Si è concluso con tre condanne pesanti il processo “La Signora”, scaturito da un’indagine dei Carabinieri del Nas di Reggio Calabria su gravi episodi di maltrattamenti e abbandono di persone incapaci all’interno della casa di riposo abusiva “Casa del Sole”, situata in via Bruno Buozzi, nel pieno centro della città.

La Corte d’Assise di Reggio Calabria, accogliendo le richieste della Procura, ha ritenuto colpevoli le tre imputate. Giovanna Scarfò, ritenuta la principale responsabile della struttura, è stata condannata a 14 anni e 6 mesi di reclusione; Cecilia Prestipino, co-titolare, a 13 anni e 6 mesi; mentre Margherita Battaglia, dipendente della casa-famiglia, dovrà scontare 12 anni e mezzo di carcere.

L’inchiesta e le prove raccolte dai Nas

L’inchiesta era stata avviata nel 2021, dopo la denuncia di una donna il cui marito, affetto da una malattia neurodegenerativa, era morto in ospedale dopo un periodo di degenza nella struttura.

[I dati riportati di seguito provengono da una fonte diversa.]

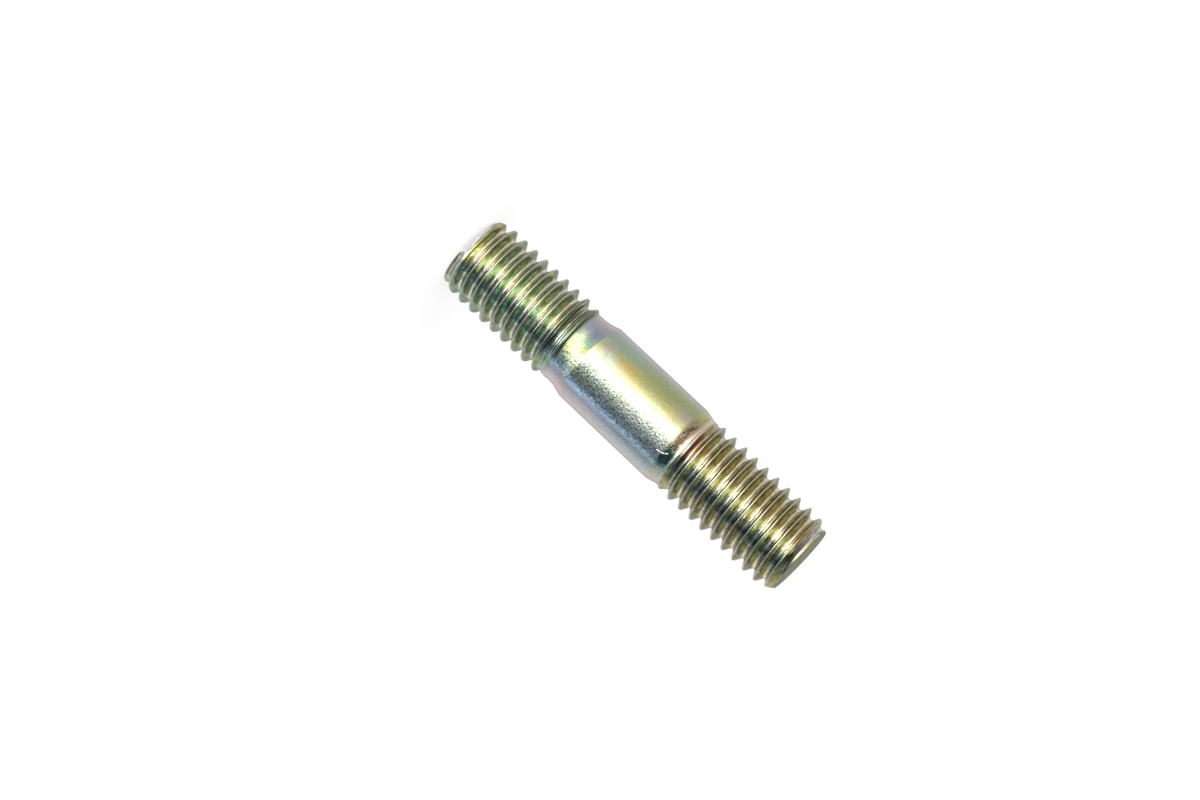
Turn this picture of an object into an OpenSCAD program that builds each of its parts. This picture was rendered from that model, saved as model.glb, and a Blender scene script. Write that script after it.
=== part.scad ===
// Double ended stud with a rolled metric thread at each end and a plain shank between them.
// One turned and rolled steel piece. It stands on its lower end, and its axis is the Z axis.
// Each thread is a ridge and groove that climb a right hand helix. The grooves start a little
// way from the necks, and the ridges taper down toward both ends of the stud.

/* [Overall] */

// Length from the lower end to the upper end
overall_length = 39;
// [37:0.5:42]

/* [Shank] */

// Diameter of the plain shank
shank_diameter = 7.74;
// [7.5:0.01:7.9]

// Height at which the shank reaches its full diameter
shank_start = 14.3;
// [14:0.1:15.5]

// Length of the shank at its full diameter
shank_length = 10.3;
// [8.8:0.1:10.6]

/* [Necks] */

// Length of the neck between the lower thread and the shank
lower_neck_length = 1.7;
// [1:0.1:2]

// Length of the neck between the shank and the upper thread
upper_neck_length = 1.25;
// [0.8:0.05:1.5]

// Diameter of the blank the lower thread is rolled on
lower_blank_diameter = 7.06;
// [6.9:0.02:7.3]

// Diameter of the blank the upper thread is rolled on
upper_blank_diameter = 7.22;
// [6.9:0.02:7.3]

/* [Threads] */

// Diameter over the crests of both threads
thread_diameter = 7.8;
// [7.7:0.02:8]

// Distance from one crest to the next
thread_pitch = 1.25;
// [1:0.25:1.5]

// Depth of the thread as a share of its pitch
thread_depth_share = 0.58;
// [0.54:0.01:0.66]

// Radius of the crests as a share of the pitch
crest_round_share = 0.07;
// [0.06:0.01:0.12]

// Length of the lower thread, from the lower end to its last groove
lower_thread_length = 11.9;
// [9:0.1:12]

// Length of the upper thread, from its first groove to the upper end
upper_thread_length = 13;
// [10:0.1:13.1]

// Distance over which a groove sinks to its full depth
groove_runout = 1;
// [0.4:0.1:1.5]

// Distance the ridges go on past the grooves, onto the necks
ridge_overrun = 0.5;
// [0.1:0.1:0.6]

// Distance over which a ridge rises to its full height
ridge_runout = 1.6;
// [1:0.1:2]

// Angle at which the crest of the lower thread crosses the base plane
lower_crest_angle = 46.4;
// [0:0.1:360]

// Angle at which the crest of the upper thread would cross the base plane
upper_crest_angle = 56.7;
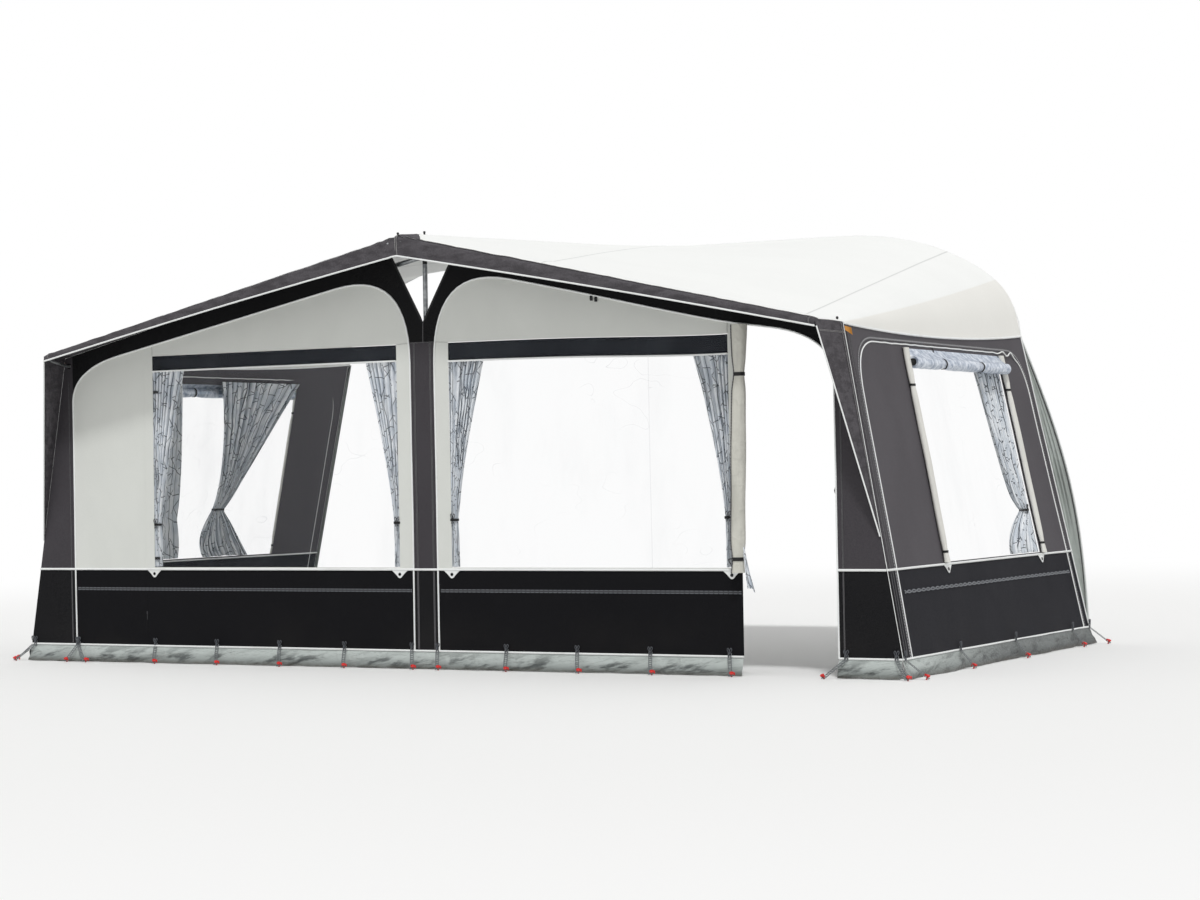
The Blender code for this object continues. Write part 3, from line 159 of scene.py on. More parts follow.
def bayLine():
    return [(awning.columnX, awning.hemZ)] + innerCorner() + outerCorner() + [(awning.bayX, awning.hemZ)]


def sideZipLine(gap=0.0):
    front, rear, top, radius = awning.sideZip
    front, rear, top = front + gap, rear - gap, top - gap
    line = [(front, awning.hemZ)] + bowed((front, top - radius), (front, top), (front + radius, top))
    return line + bowed((rear - radius, top), (rear, top), (rear, top - radius)) + [(rear, awning.hemZ)]


def circled(radius, count=24, x=0.0, z=0.0):
    return [(x + radius * math.cos(turn), z + radius * math.sin(turn)) for turn in turns(count)]


def boxed(across, heights):
    (x0, x1), (z0, z1) = across, heights
    return [(x0, z0), (x1, z0), (x1, z1), (x0, z1)]


def flipped(points, side):
    return [(side * x, z) for x, z in points]


def densified(points, step):
    line = []
    for start, end in zip(points, points[1:]):
        count = max(1, math.ceil(math.dist(start, end) / step))
        line += [tuple(mixed(a, b, k / count) for a, b in zip(start, end)) for k in range(count)]
    return line + [tuple(points[-1])]


def smoothLine(points, count=5):
    points = [Vector(p) for p in points]
    line = []
    for i in range(len(points) - 1):
        a, b, c, d = (points[min(max(i + k, 0), len(points) - 1)] for k in (-1, 0, 1, 2))
        for t in shares(count)[:-1]:
            bend = a - b * 2.5 + c * 2.0 - d / 2
            line.append(b + (c - a) * t / 2 + bend * t * t + ((b - c) * 1.5 + (d - a) / 2) * t ** 3)
    return line + [points[-1]]


# Soft hang of the walls, shared by all that is sewn or zipped to them
hang = Sizes(edge=0.22, top=0.16, wide=0.008, small=0.0025, sideEdge=0.2, sideWide=0.009, sideSmall=0.003,
             inward=0.004)
sag = Sizes(x=1.9, inner=0.75, outer=0.36, drop=0.024, foot=1.5, footFade=0.3, topFade=0.1)


def frontHang(x, z):
    fade = eased(min((cornerX(z) - abs(x)) / hang.edge, (gableZ(x) - z) / hang.top))
    return fade * (ripple(hang.wide, x * 1.4, 3.0, z * 0.9) + ripple(hang.small, x * 5.5, 9.0, z * 2.2))


def sideHang(side, y, z):
    fade = eased(min(y / hang.sideEdge, (awning.depth - y) / hang.sideEdge, (eaveZ(y) - z) / hang.top))
    small = ripple(hang.sideSmall, y * 5.0, 31.0 + side, z * 2.4)
    return fade * (ripple(hang.sideWide, y * 1.3, 20.0 + side, z * 0.9) + small - hang.inward)


def frontSag(x, z):  # the arch and the window's corner drop a little beside the rolled door
    across = peak(x, sag.x, sag.inner if x < sag.x else sag.outer)
    return sag.drop * across * eased((z - sag.foot) / sag.footFade) * eased((gableZ(x) - z) / sag.topFade)


def frontSpot(x, z, lift=0.0):
    return Vector((x, frontHang(x, z) - lift, z - frontSag(x, z)))


def sideSpot(side, y, z, lift=0.0):
    return Vector((side * (sideX(y, z) + sideHang(side, y, z) + lift), y, z))


def onFront(points, lift=0.0):
    return [frontSpot(x, z, lift) for x, z in densified(points, 0.04)]


def onSide(side, points, lift=0.0, step=0.05):
    return [sideSpot(side, y, z, lift) for y, z in densified(points, step)]


def sideFacing(side):
    return Vector((side, 0.0, sideSlope)).normalized()


# Materials
def tint(code):
    parts = [int(code[i:i + 2], 16) / 255 for i in (0, 2, 4)]
    return tuple(p / 12.92 if p <= 0.04045 else ((p + 0.055) / 1.055) ** 2.4 for p in parts) + (1.0,)


def nodeMaths(operation, reflected=False):
    def run(first, *others):
        values = others + (first,) if reflected else (first,) + others
        return first.finish.node("ShaderNodeMath", {"operation": operation}, dict(enumerate(values)))
    return run


class Socket:  # a value inside a material, on which Python's operators add Math nodes
    def __init__(self, finish, output):
        self.finish = finish
        self.output = output

    def step(self, low, high, start=0.0, end=1.0):
        return self.finish.node("ShaderNodeMapRange", {"interpolation_type": "SMOOTHSTEP", "clamp": True},
                                {"Value": self, 1: low, 2: high, 3: start, 4: end})

    __add__ = nodeMaths("ADD")
    __radd__ = nodeMaths("ADD")
    __sub__ = nodeMaths("SUBTRACT")
    __rsub__ = nodeMaths("SUBTRACT", True)
    __mul__ = nodeMaths("MULTIPLY")
    __rmul__ = nodeMaths("MULTIPLY")
    __truediv__ = nodeMaths("DIVIDE")
    __mod__ = nodeMaths("FLOORED_MODULO")
    __abs__ = nodeMaths("ABSOLUTE")
    sine = nodeMaths("SINE")
    root = nodeMaths("SQRT")
    capped = nodeMaths("MINIMUM")
    atLeast = nodeMaths("MAXIMUM")


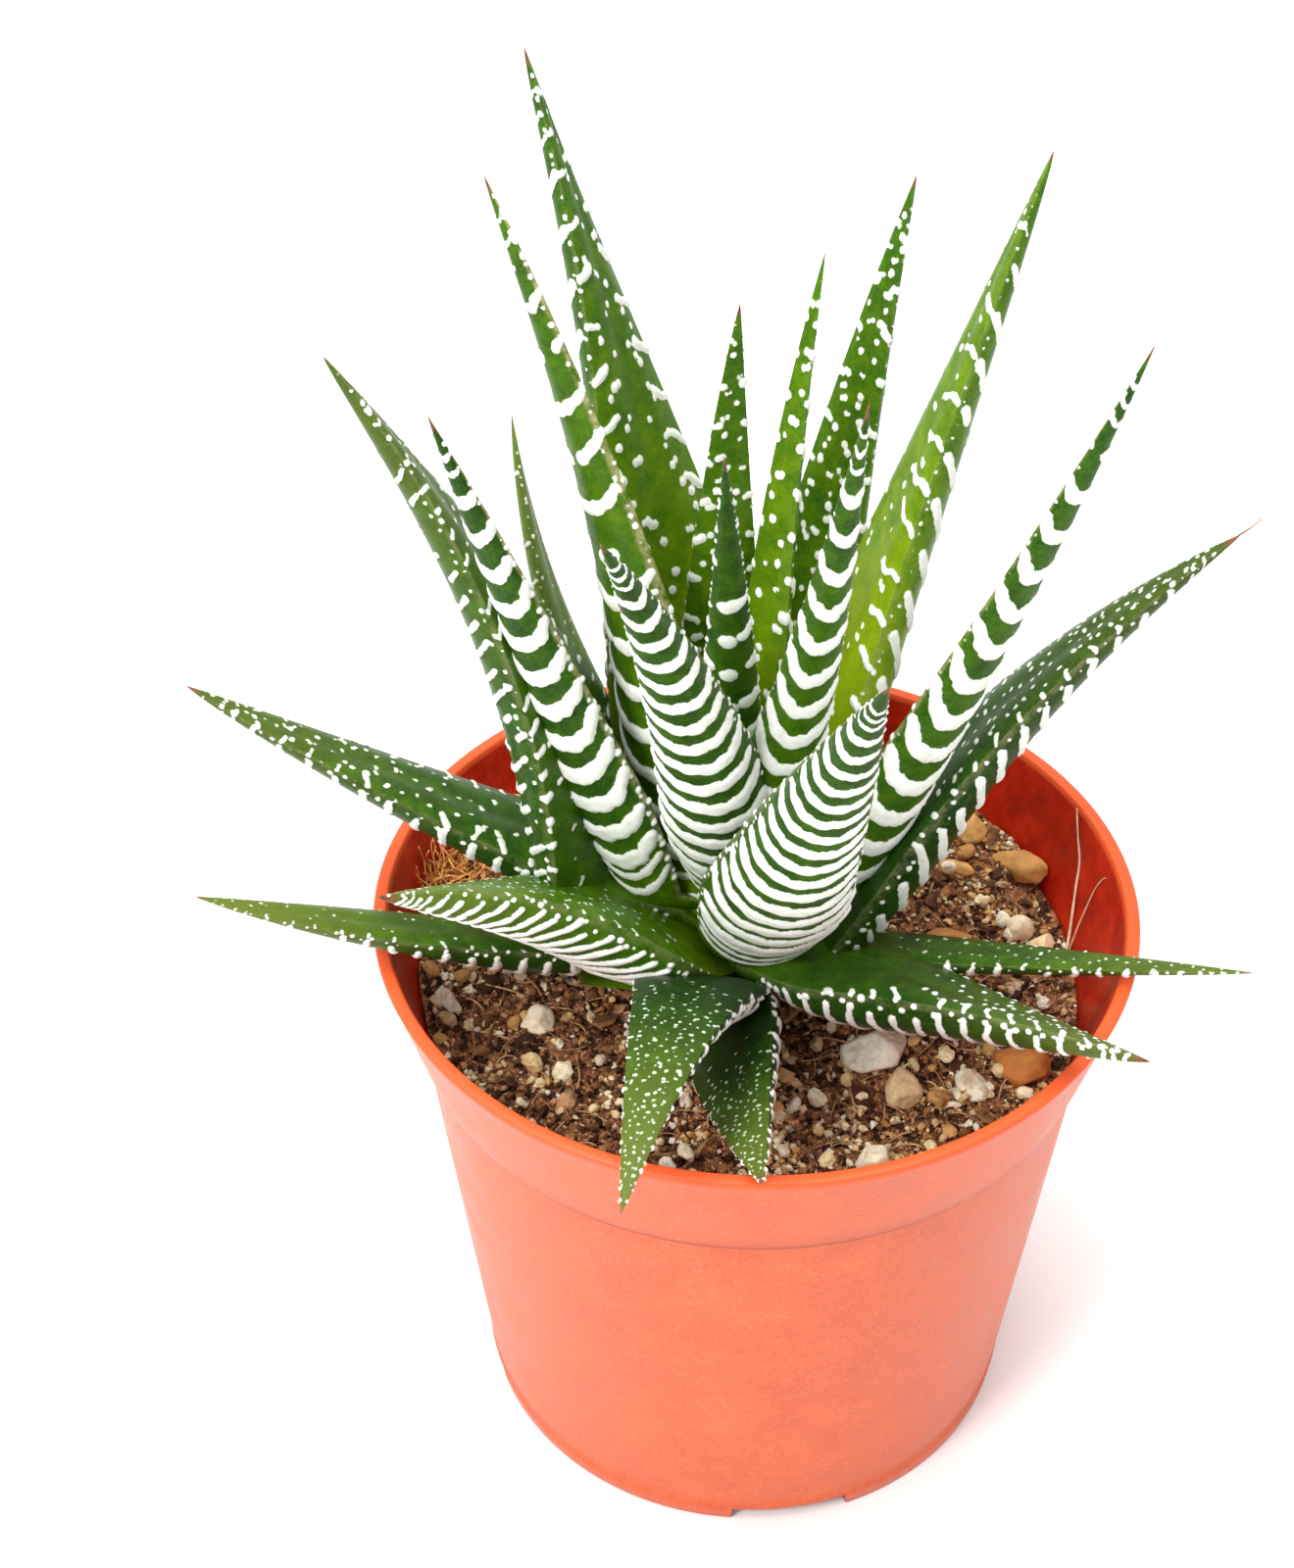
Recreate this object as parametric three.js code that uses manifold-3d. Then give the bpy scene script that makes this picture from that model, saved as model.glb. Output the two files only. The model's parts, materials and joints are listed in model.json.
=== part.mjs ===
// A potted haworthia: a rosette of pointed, white-banded leaves on a short stem, in potting mix, in a round
// plastic nursery pot.
//
// Units are millimetres and +Z is up. The origin lies on the surface that the pot stands on, under the middle
// of the whole plant's outline. The plant's front is its -Y side. Angles in the tables are in degrees.

import * as THREE from "three";
import { mergeVertices } from "three/addons/utils/BufferGeometryUtils.js";
import Module from "manifold-3d";

const wasm = await Module();
wasm.setup();

// ------------------------------------------------------------------ driving dimensions

const GAP = 0.3; // clearance that pieces keep where they touch
const SAME = 0.001; // points closer than this are one point
const CUT_THROUGH = 4; // a cutter's depth, in thicknesses of the wall that it goes right through

const POT_AXIS = new THREE.Vector2(5, -1); // the pot's axis, from the origin

const POT = {
  height: 75.3,
  rimRadius: 45,
  rimWidth: 1.6,
  wall: 1.2,
  lipHeight: 60, // the flared lip band starts here, above a fine step
  lipRadius: 40.9,
  lipStep: 0.4,
  footRadius: 34.2,
  floorUnderside: 2.5,
  floorThickness: 1.4,
  sides: 48,
};
const NOTCH = { count: 4, width: 14.5, height: 2, turn: 8 };
const DRAIN = { count: 4, radius: 3.5, circle: 19, turn: 45, sides: 16 };

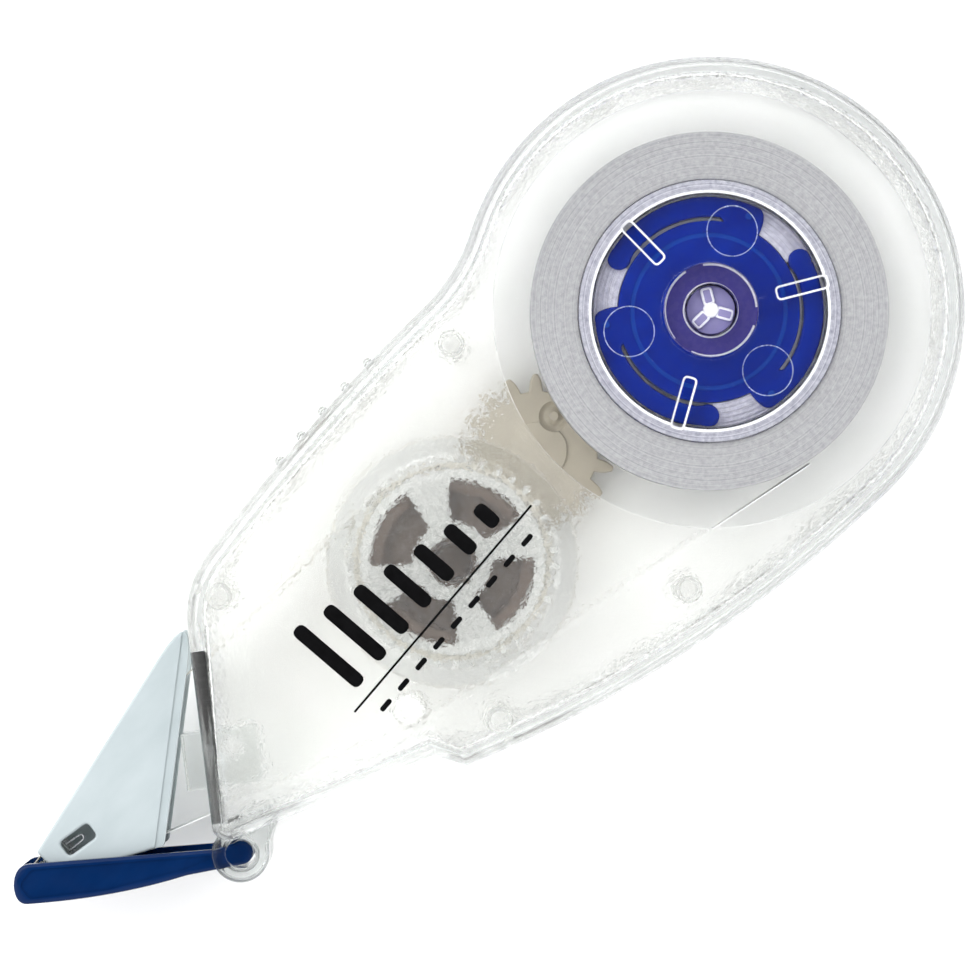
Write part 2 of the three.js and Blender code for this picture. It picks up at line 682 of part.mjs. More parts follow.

Le successive verifiche dei militari del Nas avevano fatto emergere un quadro inquietante di abusi, incuria e violenze.

Attraverso intercettazioni telefoniche, pedinamenti, ispezioni igienico-sanitarie e l’acquisizione delle cartelle cliniche, gli investigatori avevano documentato episodi sistematici di maltrattamento, con pazienti anziani lasciati in condizioni di degrado e denutrizione.

Secondo l’accusa, le imputate avevano anche somministrato cibo scaduto o mal conservato e, in alcuni casi, sedativi e psicofarmaci per rendere gli ospiti “più gestibili”. Tutte le vittime, circa quindici, erano persone fragili e non autosufficienti, affette da gravi patologie.

La morte di un ospite e l’aggravante della crudeltà

Nel corso del processo è stata riconosciuta anche l’aggravante dell’aver causato la morte di uno degli ospiti, evento che ha determinato un inasprimento delle pene. Nelle motivazioni dell’ordinanza di arresto, la Procura aveva parlato di “straordinaria crudeltà” da parte delle imputate, che avrebbero agito con totale disprezzo per la dignità e la sofferenza delle vittime.

Con la sentenza della Corte d’Assise si chiude una vicenda che ha scosso profondamente la comunità reggina, riportando alla luce il tema della tutela degli anziani e dei soggetti fragili e la necessità di un controllo più rigoroso sulle strutture di assistenza private.